Israel is one of the handful of nations on the planet where President Donald Trump is popular, and while the IAC abjures partisanship, there were speakers who unhesitatingly sang his praise, chief among them Pence.
"It's a great pleasure to serve with a man who has made the alliance between America and Israel stronger than ever before," Pence said Friday, citing Trump's move of the U.S. Embassy to Jerusalem and his withdrawal from the 2015 Iran nuclear deal.
On Sunday, Ron Dermer, the Israeli ambassador to the United States, was even more effusive.
"There's never been an administration-not just a president-who's been more supportive of Israel than the Trump administration," he said.
Schumer and Pelosi, usually bruising about Trump, barely mentioned the president in this venue, perhaps wary of attacking him on his turf, and instead make the case that Democratic support for Israel has not at all diminished.
Interviewed by Saban, each leader talked of his and her personal ties to Israel.
"If this capital crumbled to the ground, the one thing that would remain is our commitment to our aid. And I don't even call it aid, our cooperation with the State of Israel," Pelosi said.
Saban pressed them on anti-Semitism and the Pittsburgh massacre, an opening to take Trump to task: More than 70 percent of Jewish Americans said in a recent poll that his bias-tinged rhetoric helped fuel the anti-immigrant rage that drove the gunman.
Schumer and Pelosi edged a little closer to speaking of Trump's seeming indifference to the consequences of bigotry, particularly after the deadly August 2017 neo-Nazi march in Charlottesville, Virginia, when he said there were "fine people" among the marchers and the counterprotesters.
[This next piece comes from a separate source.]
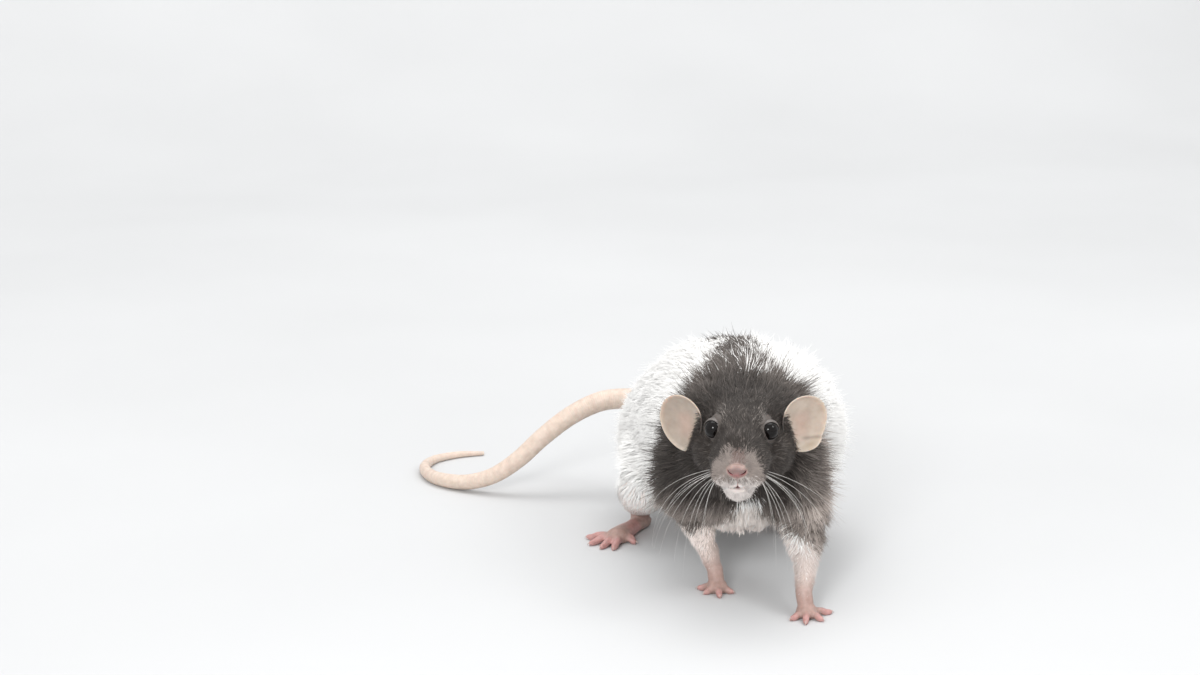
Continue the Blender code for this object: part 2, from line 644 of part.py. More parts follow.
def animal():
    """Builds every node and returns them by name."""
    body = body_mass()
    paws = [forepaw(sunk(FOREPAW_RIGHT)), forepaw(sunk(FOREPAW_LEFT)),
            hindpaw(sunk(HINDPAW_RIGHT)), hindpaw(sunk(HINDPAW_LEFT))]
    boolean(body, "UNION", *paws, solver="MANIFOLD")
    above_floor(body)
    nodes = {}

    def part(name, region):
        nodes[name] = parted(body, name, region)

    for side, sizes in (("right", FOREPAW_RIGHT), ("left", FOREPAW_LEFT)):
        x, y, _ = sizes["palm"]
        part(f"forepaw_{side}", lambda grow, x=x, y=y: ellipsoid_object((x, y - 1, 0), (15, 15, 10.5), grow=grow))
    for side, sizes in (("right", HINDPAW_RIGHT), ("left", HINDPAW_LEFT)):
        middle = Vector(sizes["heel"]).lerp(Vector(sizes["ball"]), 0.62)
        run = Vector(sizes["ball"]) - Vector(sizes["heel"])
        turn = Matrix.Rotation(math.atan2(run.y, run.x) - math.pi / 2, 4, "Z")
        part(f"hindpaw_{side}", lambda grow, m=middle, t=turn: ellipsoid_object((m.x, m.y, 0), (18, 29, 9.5), t, grow=grow))
    for side, path in (("right", FORELEG_RIGHT), ("left", FORELEG_LEFT)):
        elbow, wrist = Vector(path[2]), Vector(path[4])
        middle = elbow.lerp(wrist, 0.62)
        turn = (wrist - elbow).to_track_quat("Z", "X").to_matrix().to_4x4()
        part(f"forearm_{side}", lambda grow, m=middle, t=turn: ellipsoid_object(m, (11, 11, 20), t, grow=grow))
        shoulder = Vector(path[1])
        part(f"upper_arm_{side}", lambda grow, m=shoulder: ellipsoid_object(m, (15, 21, 25), grow=grow))
    for side, path in (("right", HINDLEG_RIGHT), ("left", HINDLEG_LEFT)):
        shank = Vector(path[3])
        part(f"shank_{side}", lambda grow, m=shank: ellipsoid_object(m, (13, 14, 9), grow=grow))
    for side, (centre, radii) in (("right", HAUNCH_RIGHT), ("left", HAUNCH_LEFT)):
        out = math.copysign(5.0, centre[0])
        place = (centre[0] + out, centre[1] - 4, centre[2] - 2)
        part(f"thigh_{side}", lambda grow, p=place: ellipsoid_object(p, (17, 31, 27), grow=grow))
    part("head", lambda grow: box_object((-60, -60, -24.5), (60, 21, 60), head_matrix(), grow))
    part("neck", lambda grow: box_object((-BIG, -BIG, 40), (BIG, -46, BIG), None, grow))
    part("chest", lambda grow: box_object((-BIG, -BIG, -1), (BIG, -10, BIG), None, grow))
    part("rump", lambda grow: box_object((-BIG, 40, -1), (BIG, BIG, BIG), None, grow))
    largest_body(body)
    body.name = "trunk"
    nodes["trunk"] = body
    for piece in tail_lengths(nodes["rump"]):
        nodes[piece.name] = piece
    for side in (1, -1):
        flap = ear(side)
        boolean(flap, "DIFFERENCE", grown(nodes["head"], GAP), solver="MANIFOLD")
        nodes[flap.name] = largest_body(flap)
    face_details(nodes["head"])
    for side in (1, -1):
        ball = eye(side)
        nodes[ball.name] = ball
    return nodes


def dressed(nodes):
    """Gives each node its material."""
    looks = {
        "hood": (material("hood_coat", FUR_HOOD, 0.75), ("head", "neck", "upper_arm")),
        "white": (material("white_coat", FUR_WHITE, 0.75), ("chest", "trunk", "rump", "thigh", "forearm", "shank")),
        "bare": (material("bare_skin", BARE_PINK, 0.5), ("forepaw", "hindpaw", "tail")),
        "ear": (material("ear_skin", EAR_TAN, 0.55), ("ear",)),
        "eye": (material("eye_gloss", EYE_BLACK, 0.08), ("eye",)),
    }
    for name, obj in nodes.items():
        for look, starts in looks.values():
            if name.startswith(starts):
                obj.data.materials.clear()
                obj.data.materials.append(look)
        obj.data.shade_smooth()
        obj.data.set_sharp_from_angle(angle=math.radians(40))


def centred(nodes):
    """Moves the model so that the middle of its box's bottom is the origin."""
    corners = [obj.matrix_world @ v.co for obj in nodes.values() for v in obj.data.vertices]
    low = Vector([min(c[i] for c in corners) for i in range(3)])
    high = Vector([max(c[i] for c in corners) for i in range(3)])
    shift = Matrix.Translation(Vector((-(low.x + high.x) / 2, -(low.y + high.y) / 2, -low.z)))
    for obj in nodes.values():
        obj.data.transform(shift)


def main():
    for obj in list(bpy.data.objects):
        bpy.data.objects.remove(obj)
    nodes = animal()
    dressed(nodes)
    centred(nodes)


main()
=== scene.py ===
"""Visual model of a hooded, round-eared pet rat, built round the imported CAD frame.

One skin replaces the nodes of flesh and lies inside them by the coat's depth. Tufts of solid mesh grow on
it along the lie of the coat out to the CAD outline. Muzzle, eyes, lids, ears, whiskers, claws and tail are
pieces of their own. Sizes are in millimetres in the rat's frame or in its head's frame.
"""

from __future__ import annotations

import logging
import math
from dataclasses import dataclass, field
from enum import Enum

import bmesh
import bpy
import numpy as np
from mathutils import Matrix, Vector
from mathutils.bvhtree import BVHTree


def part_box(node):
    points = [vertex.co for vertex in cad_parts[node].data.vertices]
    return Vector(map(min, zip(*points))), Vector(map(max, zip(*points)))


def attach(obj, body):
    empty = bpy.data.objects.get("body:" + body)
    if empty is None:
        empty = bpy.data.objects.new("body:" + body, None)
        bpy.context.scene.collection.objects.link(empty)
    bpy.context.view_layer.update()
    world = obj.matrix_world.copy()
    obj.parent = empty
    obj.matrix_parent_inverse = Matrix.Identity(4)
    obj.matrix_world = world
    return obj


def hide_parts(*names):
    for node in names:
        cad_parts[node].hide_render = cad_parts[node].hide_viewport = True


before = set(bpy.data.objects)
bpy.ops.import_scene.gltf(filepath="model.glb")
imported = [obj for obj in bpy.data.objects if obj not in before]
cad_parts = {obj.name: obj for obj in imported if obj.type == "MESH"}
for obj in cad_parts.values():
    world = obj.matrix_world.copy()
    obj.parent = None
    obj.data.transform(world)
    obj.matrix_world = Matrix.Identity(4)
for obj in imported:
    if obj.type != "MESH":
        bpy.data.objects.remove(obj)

LOG = logging.getLogger("rat")
MM = 0.001
BODY = "root"
COLOURS = "Coat"
FLOOR_GAP = 0.1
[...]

But they did not name him.
"When anti-Semitism rears its ugly head, it must be rebutted strongly and immediately," Schumer said. "We need the Jewish community to do that, but we also need the non-Jewish community to do it."
"There are some people who are kind of looking the other way at some of the anti-Semitism that is very visible," Pelosi said.
Saban was not having it.
"There are no 'nice people' on both sides," he said. "The bad people are anti-Semites, period, there are no 'nice people' over there."